Task to carry out - Check each line of the records below and collect those holding "down".
===== Dataset records =====
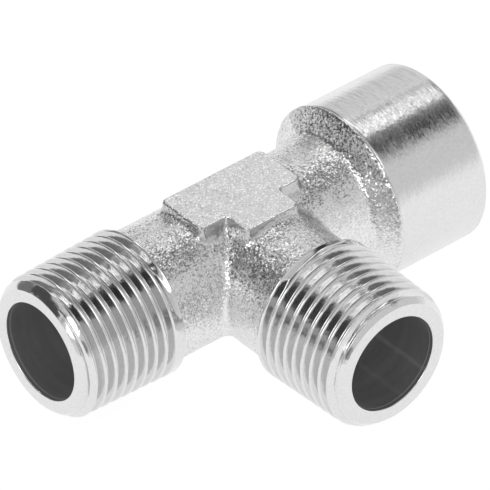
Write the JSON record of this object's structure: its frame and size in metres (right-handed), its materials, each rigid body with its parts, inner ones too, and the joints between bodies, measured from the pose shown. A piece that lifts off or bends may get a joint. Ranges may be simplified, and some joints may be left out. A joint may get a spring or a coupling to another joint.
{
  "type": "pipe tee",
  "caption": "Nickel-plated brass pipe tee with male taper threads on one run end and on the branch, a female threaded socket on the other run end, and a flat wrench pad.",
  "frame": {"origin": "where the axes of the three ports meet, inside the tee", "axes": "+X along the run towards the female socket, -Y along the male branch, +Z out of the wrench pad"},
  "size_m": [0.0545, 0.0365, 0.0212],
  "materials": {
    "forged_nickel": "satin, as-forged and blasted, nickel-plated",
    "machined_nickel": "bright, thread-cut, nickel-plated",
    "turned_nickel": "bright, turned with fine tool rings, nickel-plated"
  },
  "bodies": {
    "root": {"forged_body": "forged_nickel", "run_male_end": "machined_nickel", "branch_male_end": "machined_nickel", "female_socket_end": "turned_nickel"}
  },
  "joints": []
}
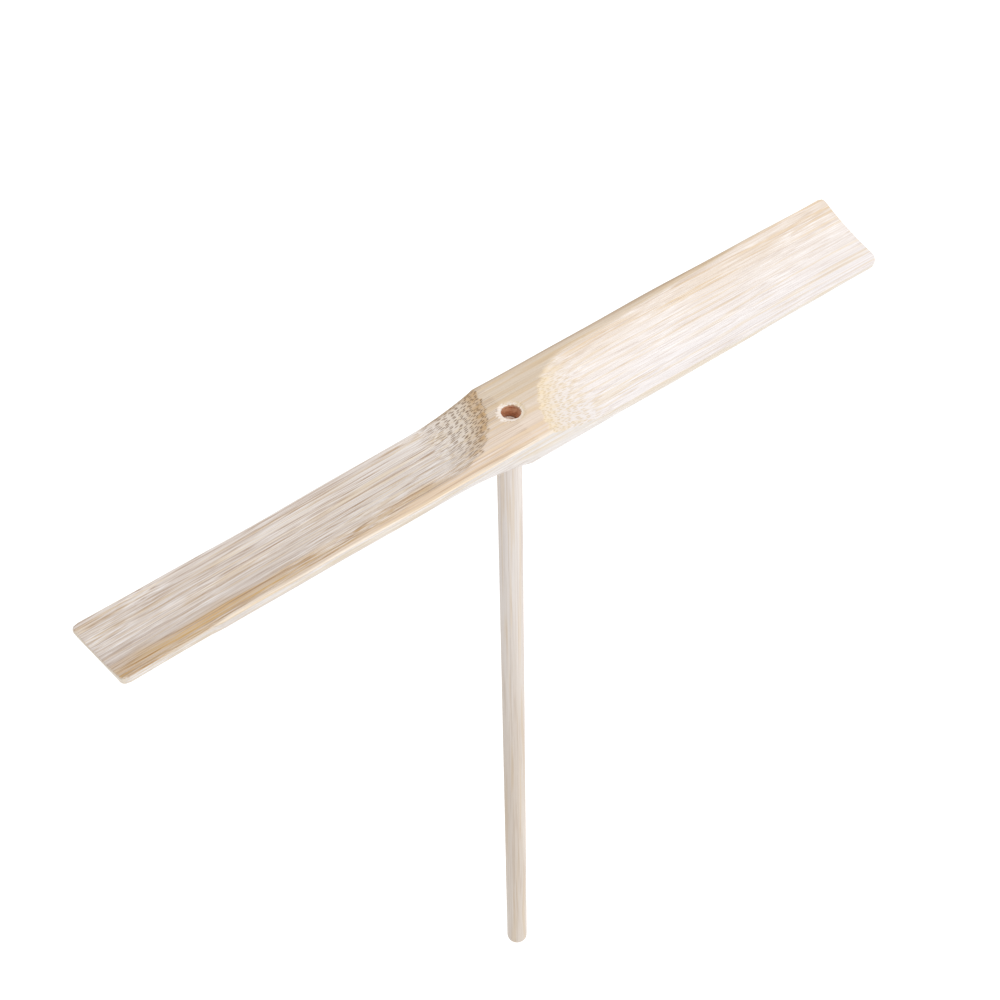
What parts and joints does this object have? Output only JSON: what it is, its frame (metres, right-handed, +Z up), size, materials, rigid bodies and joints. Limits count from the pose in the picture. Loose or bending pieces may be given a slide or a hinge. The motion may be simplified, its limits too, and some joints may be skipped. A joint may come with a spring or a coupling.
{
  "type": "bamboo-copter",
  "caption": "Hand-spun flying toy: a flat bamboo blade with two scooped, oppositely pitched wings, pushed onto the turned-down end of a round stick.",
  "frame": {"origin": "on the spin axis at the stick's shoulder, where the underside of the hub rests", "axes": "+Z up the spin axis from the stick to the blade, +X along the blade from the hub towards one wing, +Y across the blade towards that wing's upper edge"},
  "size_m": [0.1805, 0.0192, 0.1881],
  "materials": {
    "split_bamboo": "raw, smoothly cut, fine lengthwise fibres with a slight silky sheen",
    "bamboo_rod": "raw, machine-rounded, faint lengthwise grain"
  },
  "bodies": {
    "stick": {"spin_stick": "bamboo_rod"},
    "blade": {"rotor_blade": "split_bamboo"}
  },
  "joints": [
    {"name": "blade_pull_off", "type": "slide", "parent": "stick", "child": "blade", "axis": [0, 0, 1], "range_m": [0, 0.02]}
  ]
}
=====
===== Dataset records =====
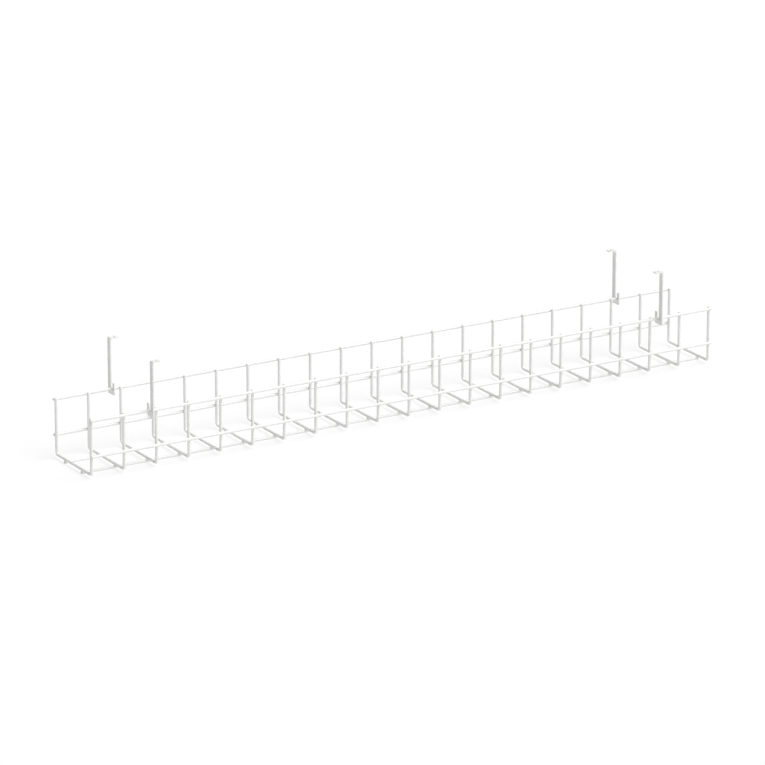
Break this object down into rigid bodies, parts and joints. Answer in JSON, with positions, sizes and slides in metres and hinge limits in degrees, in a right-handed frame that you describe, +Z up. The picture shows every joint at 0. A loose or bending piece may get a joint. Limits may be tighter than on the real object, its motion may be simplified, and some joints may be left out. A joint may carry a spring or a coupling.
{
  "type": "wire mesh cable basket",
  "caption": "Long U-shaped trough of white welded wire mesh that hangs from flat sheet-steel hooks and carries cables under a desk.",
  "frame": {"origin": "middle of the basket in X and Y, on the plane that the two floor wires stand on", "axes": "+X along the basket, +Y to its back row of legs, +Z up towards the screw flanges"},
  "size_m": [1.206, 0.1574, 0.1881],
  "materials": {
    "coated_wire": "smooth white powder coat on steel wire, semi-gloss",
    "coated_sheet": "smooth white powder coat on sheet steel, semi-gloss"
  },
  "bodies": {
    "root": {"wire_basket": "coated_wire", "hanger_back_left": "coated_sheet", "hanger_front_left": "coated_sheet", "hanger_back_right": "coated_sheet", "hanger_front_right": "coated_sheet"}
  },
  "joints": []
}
=====
Output of the task -
  "caption": "Hand-spun flying toy: a flat bamboo blade with two scooped, oppositely pitched wings, pushed onto the turned-down end of a round stick.",
Break this object down into rigid bodies, parts and joints. Answer in JSON, with positions, sizes and slides in metres and hinge limits in degrees, in a right-handed frame that you describe, +Z up. The picture shows every joint at 0. A loose or bending piece may get a joint. Limits may be tighter than on the real object, its motion may be simplified, and some joints may be left out. A joint may carry a spring or a coupling.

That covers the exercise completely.